PROVIDED MATERIAL>
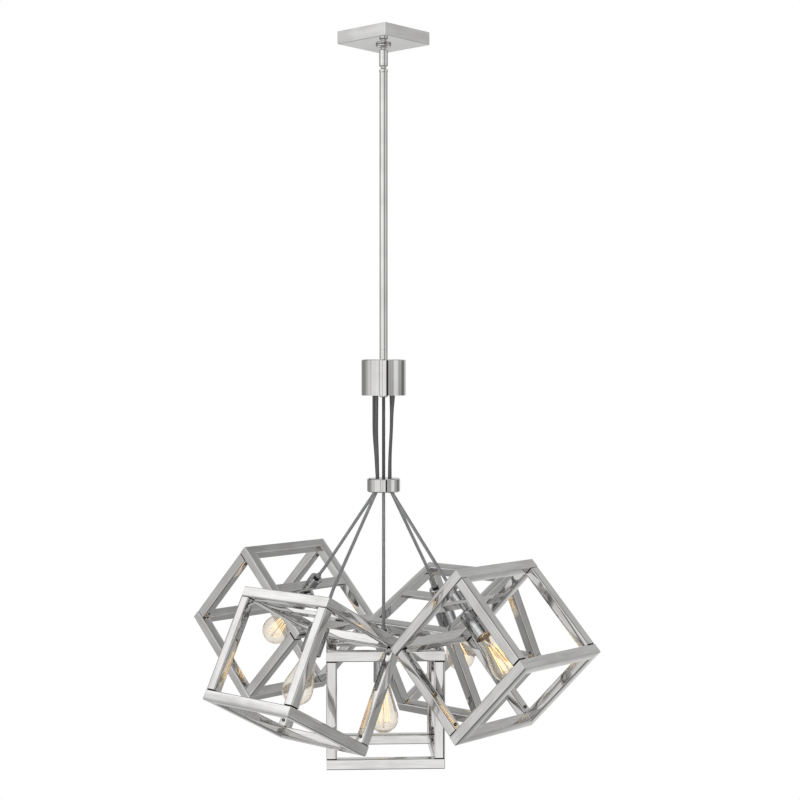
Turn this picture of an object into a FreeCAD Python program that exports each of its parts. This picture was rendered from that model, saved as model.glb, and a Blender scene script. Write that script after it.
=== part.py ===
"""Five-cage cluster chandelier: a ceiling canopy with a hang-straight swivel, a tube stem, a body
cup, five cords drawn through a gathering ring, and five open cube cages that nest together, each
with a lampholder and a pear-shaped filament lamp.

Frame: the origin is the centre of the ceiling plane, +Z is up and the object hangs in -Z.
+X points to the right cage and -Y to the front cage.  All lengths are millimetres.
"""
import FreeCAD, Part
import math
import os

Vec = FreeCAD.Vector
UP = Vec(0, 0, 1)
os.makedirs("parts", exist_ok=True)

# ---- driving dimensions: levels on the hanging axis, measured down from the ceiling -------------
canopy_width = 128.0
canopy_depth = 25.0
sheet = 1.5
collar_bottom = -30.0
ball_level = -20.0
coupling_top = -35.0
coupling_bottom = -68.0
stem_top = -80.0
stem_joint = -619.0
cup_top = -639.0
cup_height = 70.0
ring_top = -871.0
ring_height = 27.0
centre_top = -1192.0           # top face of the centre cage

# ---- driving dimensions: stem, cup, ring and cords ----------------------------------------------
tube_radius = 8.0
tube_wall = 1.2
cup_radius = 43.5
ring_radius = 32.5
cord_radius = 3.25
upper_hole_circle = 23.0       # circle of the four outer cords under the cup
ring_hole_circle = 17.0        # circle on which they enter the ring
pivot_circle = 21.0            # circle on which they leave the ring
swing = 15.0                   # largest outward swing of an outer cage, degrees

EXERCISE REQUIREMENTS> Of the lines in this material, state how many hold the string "parts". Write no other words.

TASK SOLUTION> 2